* Begin Stored data *

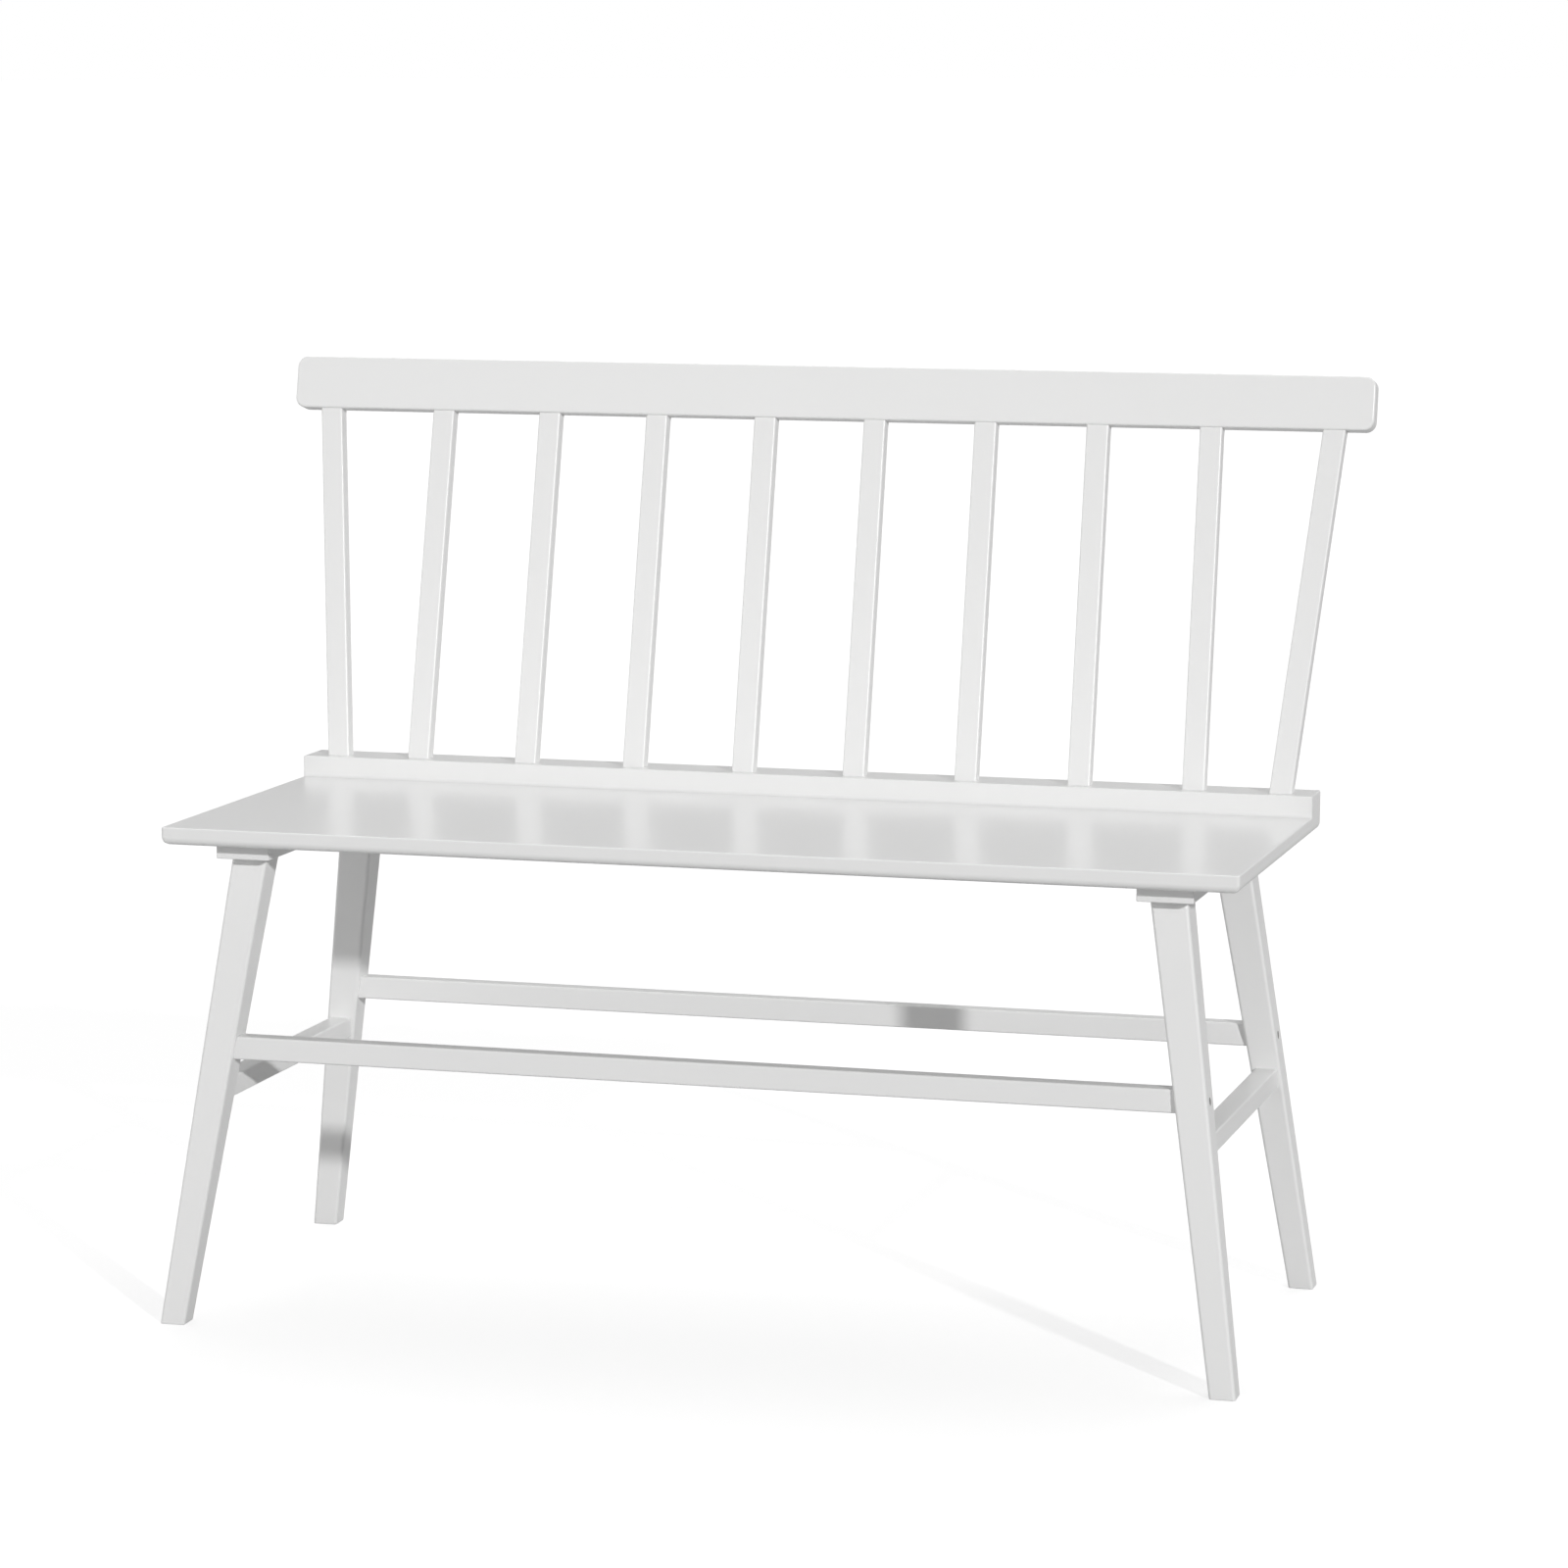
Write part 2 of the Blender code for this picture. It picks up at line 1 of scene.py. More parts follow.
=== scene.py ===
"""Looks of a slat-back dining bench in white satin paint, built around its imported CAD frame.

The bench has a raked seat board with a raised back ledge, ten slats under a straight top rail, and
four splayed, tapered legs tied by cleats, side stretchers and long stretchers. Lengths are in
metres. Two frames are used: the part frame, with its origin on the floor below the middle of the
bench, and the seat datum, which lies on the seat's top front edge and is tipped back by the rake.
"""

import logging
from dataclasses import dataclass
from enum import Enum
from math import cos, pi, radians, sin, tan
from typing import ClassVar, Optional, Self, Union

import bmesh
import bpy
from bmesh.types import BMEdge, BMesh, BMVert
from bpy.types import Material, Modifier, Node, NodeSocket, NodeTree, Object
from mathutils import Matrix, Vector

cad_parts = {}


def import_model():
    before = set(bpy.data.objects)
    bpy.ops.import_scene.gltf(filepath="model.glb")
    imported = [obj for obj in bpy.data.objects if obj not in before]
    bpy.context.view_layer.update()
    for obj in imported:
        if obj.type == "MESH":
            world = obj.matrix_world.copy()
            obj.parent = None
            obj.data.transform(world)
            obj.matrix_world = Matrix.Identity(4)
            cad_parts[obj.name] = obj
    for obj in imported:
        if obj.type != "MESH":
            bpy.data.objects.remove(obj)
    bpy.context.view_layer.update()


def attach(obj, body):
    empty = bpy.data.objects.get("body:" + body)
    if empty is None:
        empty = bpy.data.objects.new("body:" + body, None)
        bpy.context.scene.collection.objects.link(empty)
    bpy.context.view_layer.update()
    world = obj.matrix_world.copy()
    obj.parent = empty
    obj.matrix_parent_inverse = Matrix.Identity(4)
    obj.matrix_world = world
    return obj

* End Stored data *

▶ [Task statement] Without changing anything, quote the lines from the top of the data to the line that contains "imported CAD frame.", including that line.

▶ [Written solution]
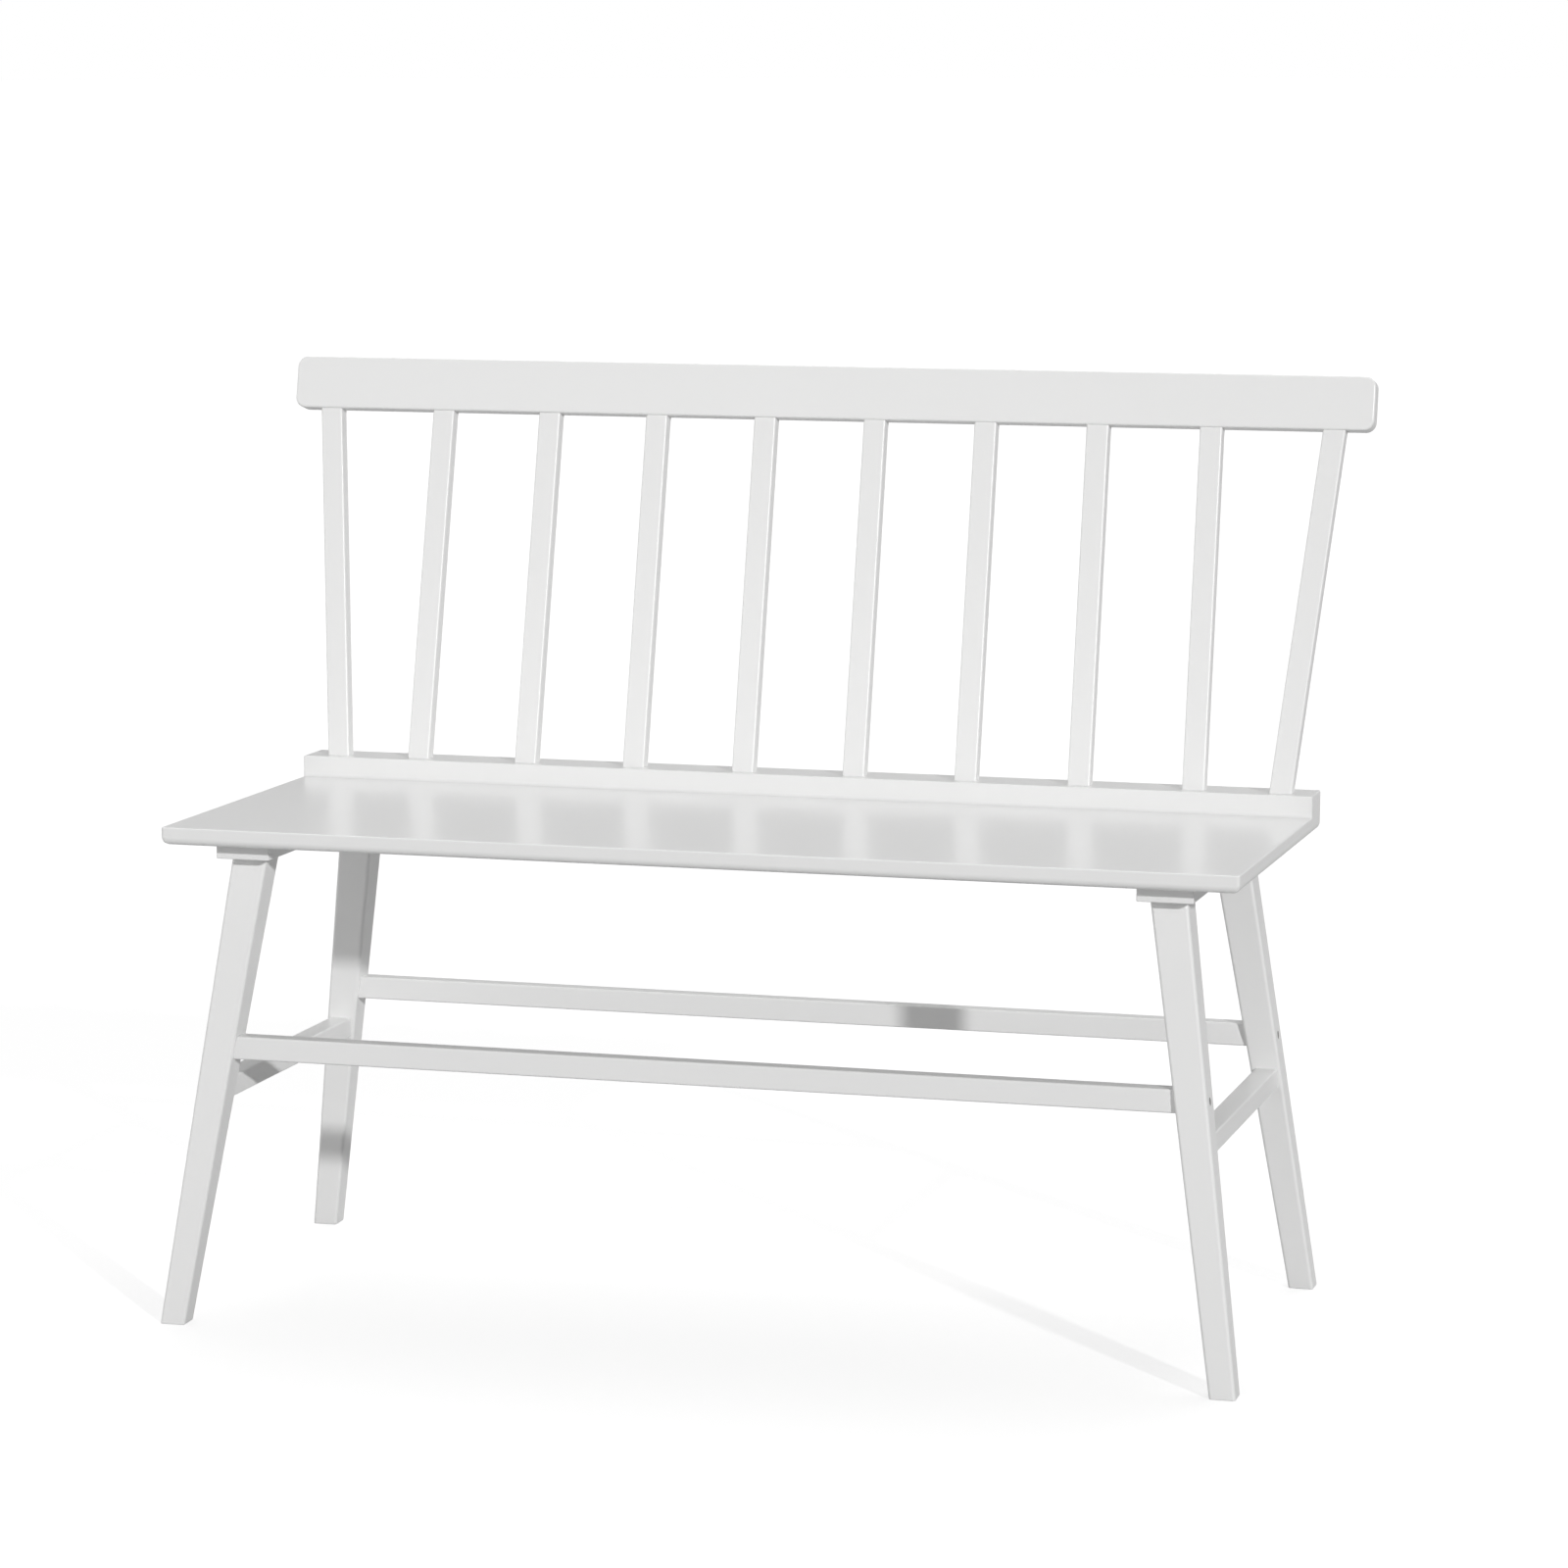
Write part 2 of the Blender code for this picture. It picks up at line 1 of scene.py. More parts follow.
=== scene.py ===
"""Looks of a slat-back dining bench in white satin paint, built around its imported CAD frame.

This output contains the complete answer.